Happened to me a while ago!
 
…you wake up in the middle of the night, and start muttering Hail Marys because you automatically think you fell asleep praying the Rosary.

…you are constantly humming hymns under your breath.

…you naturally pepper your speech with Latin sayings and the other college students don’t really know what you are saying.

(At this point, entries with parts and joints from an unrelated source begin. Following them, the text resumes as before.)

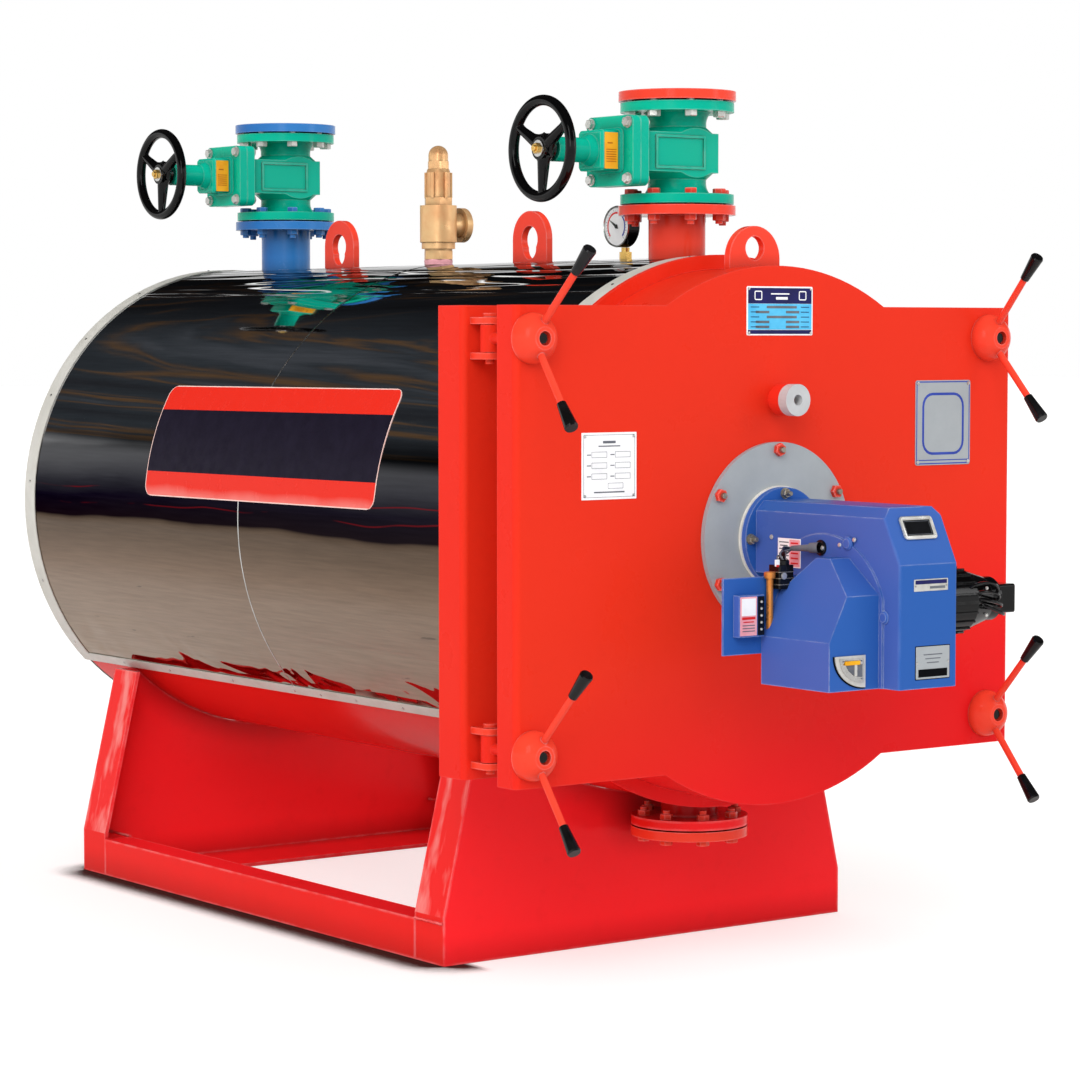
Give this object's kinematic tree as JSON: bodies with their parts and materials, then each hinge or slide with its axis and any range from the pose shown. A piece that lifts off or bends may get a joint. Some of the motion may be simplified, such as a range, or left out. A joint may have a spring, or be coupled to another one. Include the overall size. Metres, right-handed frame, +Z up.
{
  "type": "industrial boiler",
  "caption": "Horizontal fire-tube hot-water boiler on a steel base, with steel cladding, a hinged clamp-handle front door carrying a gas burner, gate valves and safety valve.",
  "frame": {"origin": "on the floor, under the middle of the front saddle plate's web", "axes": "+Y from the front door towards the rear along the barrel, +X to the right seen from the front, +Z up"},
  "size_m": [1.194, 2.5416, 1.631],
  "materials": {
    "bare_steel": "satin",
    "black_paint": "glossy",
    "black_plastic": "glossy",
    "blue_pipe_paint": "glossy",
    "boiler_steel": "matt",
    "brass": "polished",
    "bronze": "satin",
    "burner_blue": "satin",
    "gauge_case": "glossy",
    "green_paint": "glossy",
    "grey_plate": "satin",
    "grey_trim": "satin",
    "red_paint": "glossy",
    "refractory": "matt",
    "seal_black": "matt",
    "seal_white": "matt",
    "stainless": "polished"
  },
  "bodies": {
    "boiler": {"base_beams": "red_paint", "boiler_shell": "red_paint", "cladding": "stainless", "drain_blind_flange": "red_paint", "drain_nozzle": "red_paint", "flange_gaskets": "seal_black", "front_drum": "red_paint", "front_plate": "red_paint", "front_tube_plate": "boiler_steel", "furnace_tube": "boiler_steel", "gauge_cock": "brass", "hinge_lugs": "red_paint", "hinge_pins": "red_paint", "lifting_lugs": "red_paint", "pressure_gauge": "gauge_case", "rear_smoke_box": "red_paint", "rear_tube_plate": "boiler_steel", "return_bonnet": "green_paint", "return_counter_flange": "blue_pipe_paint", "return_nozzle": "blue_pipe_paint", "return_valve_body": "green_paint", "saddle_plates": "red_paint", "safety_valve_body": "bronze", "safety_valve_bonnet": "bronze", "smoke_box_cover": "red_paint", "smoke_tubes": "boiler_steel", "supply_bonnet": "green_paint", "supply_counter_flange": "red_paint", "supply_nozzle": "red_paint", "supply_valve_body": "green_paint", "trim_rings": "grey_trim", "trim_strips": "grey_trim"},
    "door": {"door_panel": "red_paint", "door_lining": "refractory", "eye_bolts": "red_paint", "sight_tube": "grey_plate", "burner_mount_plate": "grey_plate", "burner_gasket": "seal_white", "burner_flange": "burner_blue", "blast_tube": "bare_steel", "burner_housing": "burner_blue", "burner_air_box": "burner_blue", "burner_motor": "black_paint", "burner_bracket": "burner_blue", "burner_control_box": "burner_blue"},
    "clamp_tl": {"clamp_tl": "red_paint", "clamp_knobs_tl": "black_plastic"},
    "clamp_tr": {"clamp_tr": "red_paint", "clamp_knobs_tr": "black_plastic"},
    "clamp_bl": {"clamp_bl": "red_paint", "clamp_knobs_bl": "black_plastic"},
    "clamp_br": {"clamp_br": "red_paint", "clamp_knobs_br": "black_plastic"},
    "supply_wheel": {"supply_handwheel": "black_paint", "supply_stem": "bare_steel"},
    "return_wheel": {"return_handwheel": "black_paint", "return_stem": "bare_steel"}
  },
  "joints": [
    {"name": "door_hinge", "type": "hinge", "parent": "boiler", "child": "door", "pos_m": [-0.557, -0.251, 0.799], "axis": [0, 0, -1], "range_deg": [0, 110]},
    {"name": "clamp_tl_turn", "type": "hinge", "parent": "door", "child": "clamp_tl", "pos_m": [-0.557, -0.396, 1.161], "axis": [0, -1, 0], "range_deg": [0, 360]},
    {"name": "clamp_tr_turn", "type": "hinge", "parent": "door", "child": "clamp_tr", "pos_m": [0.53, -0.396, 1.161], "axis": [0, -1, 0], "range_deg": [0, 360]},
    {"name": "clamp_bl_turn", "type": "hinge", "parent": "door", "child": "clamp_bl", "pos_m": [-0.557, -0.396, 0.437], "axis": [0, -1, 0], "range_deg": [0, 360]},
    {"name": "clamp_br_turn", "type": "hinge", "parent": "door", "child": "clamp_br", "pos_m": [0.53, -0.396, 0.437], "axis": [0, -1, 0], "range_deg": [0, 360]},
    {"name": "supply_wheel_turn", "type": "hinge", "parent": "boiler", "child": "supply_wheel", "pos_m": [-0.318, -0.082, 1.508], "axis": [-1, 0, 0], "continuous": true},
    {"name": "return_wheel_turn", "type": "hinge", "parent": "boiler", "child": "return_wheel", "pos_m": [-0.318, 1.308, 1.515], "axis": [-1, 0, 0], "continuous": true}
  ]
}
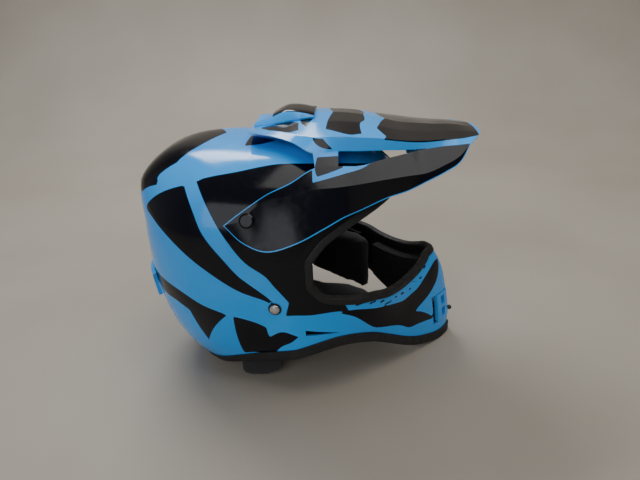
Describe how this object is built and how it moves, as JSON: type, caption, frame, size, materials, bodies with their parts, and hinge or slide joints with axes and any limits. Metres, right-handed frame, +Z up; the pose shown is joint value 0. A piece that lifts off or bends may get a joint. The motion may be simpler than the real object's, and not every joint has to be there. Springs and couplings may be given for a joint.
{
  "type": "motocross helmet",
  "caption": "Full-face off-road helmet with a long peak, open eye port, vented chin bar, foam liner, cheek pads and a ring-fastened chin strap.",
  "frame": {"origin": "centre of the footprint rectangle, on the floor that the nape and the chin rest on", "axes": "+X points forward out of the eye port, +Y is the wearer's left, +Z is up"},
  "size_m": [0.362, 0.2562, 0.278],
  "materials": {
    "shell_paint": "clear-coated blue with black areas",
    "peak_plastic": "gloss black with blue areas",
    "trim_rubber": "matt",
    "liner_foam": "moulded bead foam",
    "comfort_fabric": "brushed knit over soft foam",
    "strap_webbing": "woven webbing",
    "ring_steel": "bright",
    "vent_plastic": "satin black"
  },
  "bodies": {
    "helmet": {"shell": "shell_paint", "rear_spoiler": "shell_paint", "base_trim": "trim_rubber", "eyeport_trim": "trim_rubber", "strap_rivet_washer_right": "trim_rubber", "strap_rivet_washer_left": "trim_rubber", "eps_liner": "liner_foam", "chin_foam": "liner_foam", "cheek_block_right": "liner_foam", "cheek_block_left": "liner_foam", "crown_pad": "comfort_fabric", "neck_roll": "comfort_fabric", "cheek_pad_right": "comfort_fabric", "cheek_pad_left": "comfort_fabric", "chin_vent_mesh": "ring_steel", "strap_rivet_right": "ring_steel", "strap_rivet_left": "ring_steel", "strap_hanger_right": "ring_steel", "strap_hanger_left": "ring_steel", "peak_side_nut_right": "ring_steel", "peak_side_nut_left": "ring_steel", "peak_bracket": "vent_plastic", "peak_clamp_screw": "vent_plastic", "chin_vent_grille": "vent_plastic", "cheek_stud_plate_right": "vent_plastic", "cheek_stud_plate_left": "vent_plastic", "brow_vent_right": "vent_plastic", "brow_vent_left": "vent_plastic"},
    "peak_unit": {"peak": "peak_plastic", "peak_hood": "peak_plastic", "peak_side_screw_right": "vent_plastic", "peak_side_screw_left": "vent_plastic"},
    "vent_shutter": {"chin_vent_shutter": "vent_plastic"},
    "right_strap": {"strap_right": "strap_webbing", "strap_pad_right": "comfort_fabric", "strap_tail": "strap_webbing", "snap_stud": "vent_plastic"},
    "left_strap": {"strap_left": "strap_webbing", "strap_pad_left": "comfort_fabric", "d_ring_loop": "strap_webbing"},
    "d_rings": {"d_ring_front": "ring_steel", "d_ring_back": "ring_steel"}
  },
  "joints": [
    {"name": "peak_tilt", "type": "hinge", "parent": "helmet", "child": "peak_unit", "pos_m": [-0.04305, 0, 0.198], "axis": [0, 1, 0], "range_deg": [-2, 2.5]},
    {"name": "chin_vent_slide", "type": "slide", "parent": "helmet", "child": "vent_shutter", "axis": [-0.1195, 0, 0.9928], "range_m": [0, 0.006]},
    {"name": "strap_right_swing", "type": "hinge", "parent": "helmet", "child": "right_strap", "pos_m": [-0.026, -0.1098, 0.088], "axis": [1, 0, 0], "range_deg": [0, 10]},
    {"name": "strap_left_swing", "type": "hinge", "parent": "helmet", "child": "left_strap", "pos_m": [-0.026, 0.1098, 0.088], "axis": [-1, 0, 0], "range_deg": [0, 10]},
    {"name": "d_rings_swing", "type": "hinge", "parent": "left_strap", "child": "d_rings", "pos_m": [-0.05305, 0.0733, 0.024], "axis": [-1, 0, 0], "range_deg": [-8, 60]}
  ]
}
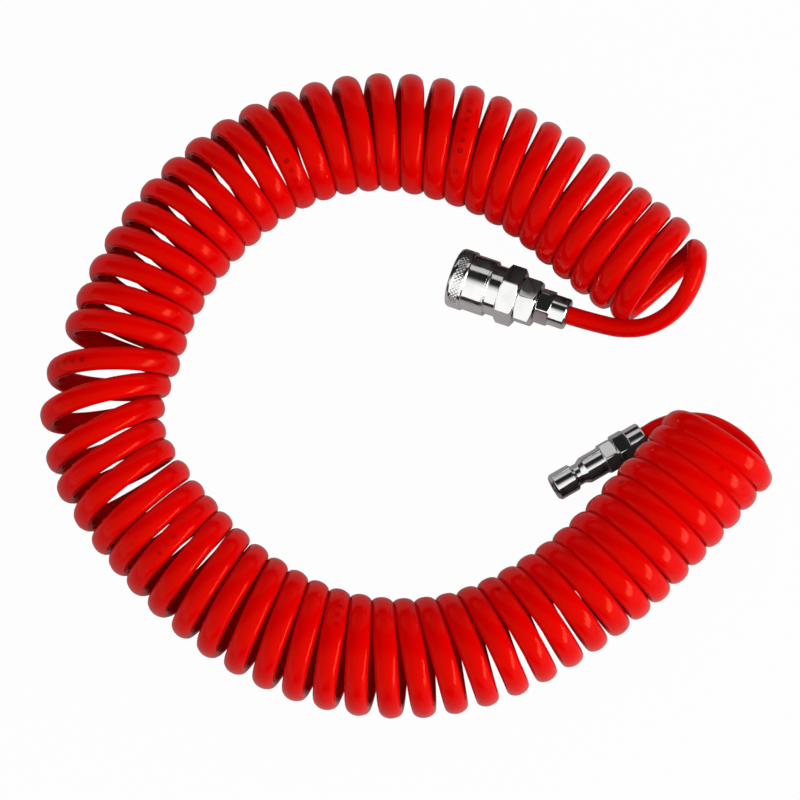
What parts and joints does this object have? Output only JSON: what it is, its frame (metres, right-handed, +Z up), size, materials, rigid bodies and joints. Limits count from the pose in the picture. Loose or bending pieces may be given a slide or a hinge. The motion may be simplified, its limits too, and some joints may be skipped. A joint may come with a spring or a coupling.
{
  "type": "recoil air hose",
  "caption": "Coiled polyurethane air hose bent into an open ring, with a quick-release socket on one end and its plug on the other.",
  "frame": {"origin": "middle of the floor under the whole part", "axes": "+Z up from the floor that the coil lies on; +X along the longer side of the ring of coils, from its closed side towards its open side; +Y from the plug's side of the opening towards the socket's"},
  "size_m": [0.3079, 0.2754, 0.049],
  "materials": {
    "hose_polyurethane": "gloss",
    "plated_sleeve": "polished",
    "plated_brass": "polished",
    "plated_steel": "polished",
    "bare_brass": "satin",
    "spring_steel": "satin",
    "ball_steel": "polished",
    "seal_rubber": "matte"
  },
  "bodies": {
    "hose": {"hose_coil": "hose_polyurethane", "socket_tail": "hose_polyurethane", "plug_tail": "hose_polyurethane", "socket_body": "plated_brass", "sleeve_snap_ring": "spring_steel", "plug_packing": "seal_rubber", "valve_spring": "spring_steel", "rear_adapter": "plated_brass", "adapter_seal": "seal_rubber", "socket_hose_nut": "plated_brass", "plug_body": "plated_steel", "plug_hose_nut": "plated_brass"},
    "sleeve_carrier": {"sleeve_spring": "spring_steel"},
    "sleeve": {"socket_sleeve": "plated_sleeve"},
    "valve": {"poppet_valve": "bare_brass", "valve_seal": "seal_rubber"},
    "ball_1": {"locking_ball_1": "ball_steel"},
    "ball_2": {"locking_ball_2": "ball_steel"},
    "ball_3": {"locking_ball_3": "ball_steel"},
    "ball_4": {"locking_ball_4": "ball_steel"},
    "ball_5": {"locking_ball_5": "ball_steel"},
    "ball_6": {"locking_ball_6": "ball_steel"}
  },
  "joints": [
    {"name": "sleeve_turn", "type": "hinge", "parent": "hose", "child": "sleeve_carrier", "pos_m": [0.0202, 0.05165, 0.013], "axis": [0.9263, -0.35, 0.1392], "continuous": true},
    {"name": "sleeve_pull", "type": "slide", "parent": "sleeve_carrier", "child": "sleeve", "axis": [0.9263, -0.35, 0.1392], "range_m": [0, 0.004], "stiffness_N_per_m": 800, "springref_m": -0.004, "deforming": ["sleeve_spring"]},
    {"name": "valve_push", "type": "slide", "parent": "hose", "child": "valve", "axis": [0.9263, -0.35, 0.1392], "range_m": [0, 0.004], "stiffness_N_per_m": 600, "springref_m": -0.004, "deforming": ["valve_spring"]},
    {"name": "ball_1_out", "type": "slide", "parent": "hose", "child": "ball_1", "axis": [0.1302, -0.0492, -0.9903], "range_m": [0, 0.00105]},
    {"name": "ball_2_out", "type": "slide", "parent": "hose", "child": "ball_2", "axis": [0.3712, 0.7855, -0.4951], "range_m": [0, 0.00105]},
    {"name": "ball_3_out", "type": "slide", "parent": "hose", "child": "ball_3", "axis": [0.241, 0.8347, 0.4951], "range_m": [0, 0.00105]},
    {"name": "ball_4_out", "type": "slide", "parent": "hose", "child": "ball_4", "axis": [-0.1302, 0.0492, 0.9903], "range_m": [0, 0.00105]},
    {"name": "ball_5_out", "type": "slide", "parent": "hose", "child": "ball_5", "axis": [-0.3712, -0.7855, 0.4951], "range_m": [0, 0.00105]},
    {"name": "ball_6_out", "type": "slide", "parent": "hose", "child": "ball_6", "axis": [-0.241, -0.8347, -0.4951], "range_m": [0, 0.00105]}
  ],
  "couplings": [
    {"joint": "ball_1_out", "follows": "sleeve_pull", "ratio": 0.2625},
    {"joint": "ball_2_out", "follows": "sleeve_pull", "ratio": 0.2625},
    {"joint": "ball_3_out", "follows": "sleeve_pull", "ratio": 0.2625},
    {"joint": "ball_4_out", "follows": "sleeve_pull", "ratio": 0.2625},
    {"joint": "ball_5_out", "follows": "sleeve_pull", "ratio": 0.2625},
    {"joint": "ball_6_out", "follows": "sleeve_pull", "ratio": 0.2625}
  ]
}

…your sheep flock has a patron saint.
 
When, at the end of the Pledge of Allegiance, you say “Good morning sister” in your head (can’t help it) and sometimes say “g” before you stop yourself.
At a meeting, Before the Pledge of Allegiance and there is a opening Prayer, you stand (then at the end realize you and one other person are the only ones who stood)
 
When you are driving down the road…thinking about life’s problems…sigh…and quietly say “Lord have mercy” and your kids in unison say “Christ have mercy”
That is beautiful.

I surprised my mom this past spring when I heard her say.
‘ospo depo milliway’ (phonetic Russian for lord have mercy)
I replied in the latin. ‘Christe Eleison’ (sp?)
 
When you’re old like me and decide that if the Pope can figure out how to twitter and tweet, so can you!
 
At a meeting, Before the Pledge of Allegiance and there is a opening Prayer, you stand (then at the end realize you and one other person are the only ones who stood)
Never, ever, ever do I recite the Pledge of Allegiance without thinking “Good morning sister” at the end. In fact, I tend to whisper it to my wife, well, just because she always thinks it too.
 
…you find yourself praying the Rosary when you wake up in the middle of the night (realizing you’ve been using your bedsheet as a Rosary in your sleep). I’ve done this.
 
When you pick up lunch for an elderly neighbor on a Friday, and even though she’s Protestant, she get’s a fish sandwich anyway 😃
 
A. When talking about your holy statues, you refer to them as him, her, instead of it,
B. you have a belt rack full of rosaries:)
C. You have some form of religious imagery on every wall in your bedroom.
D. You have a stockpile of scapulars for your family just in case the Mayans where right about the end of the world.
E. you wear a different holy medal every day of the week!
F. When you see a crucifix touch the ground, you stop, pick it up, kiss it and beg forgiveness

Our lady of guadalupe pray for us!
 
A. When talking about your holy statues, you refer to them as him, her, instead of it,
B. you have a belt rack full of rosaries:)
C. You have some form of religious imagery on every wall in your bedroom.
D. You have a stockpile of scapulars for your family just in case the Mayans where right about the end of the world.
E. you wear a different holy medal every day of the week!
F. When you see a crucifix touch the ground, you stop, pick him up, kiss him and beg forgiveness

Our lady of guadalupe pray for us!
 
… the first thing you do in a new town or at a new job is to look for the nearest Catholic church for daily Mass.
…When you have to make a decision about whether to bring your rosary ring or single-decade rosary with you when you leave the house. 😃
Hardest. Decision. Ever!!!

Hehehe CATHOLIC PROBLEMS!!!

Our lady of guadalupe, pray for us!
 
When you see a crucifix touch the ground, you stop, pick him up, kiss him and beg forgiveness
I’m not sure if this is what you were talking about, but if I drop my rosary I pick it up and say “sorry” to Jesus and Mary in Heaven. It might be scrupulous, but I feel bad if I don’t say it after I accidentally drop something religious.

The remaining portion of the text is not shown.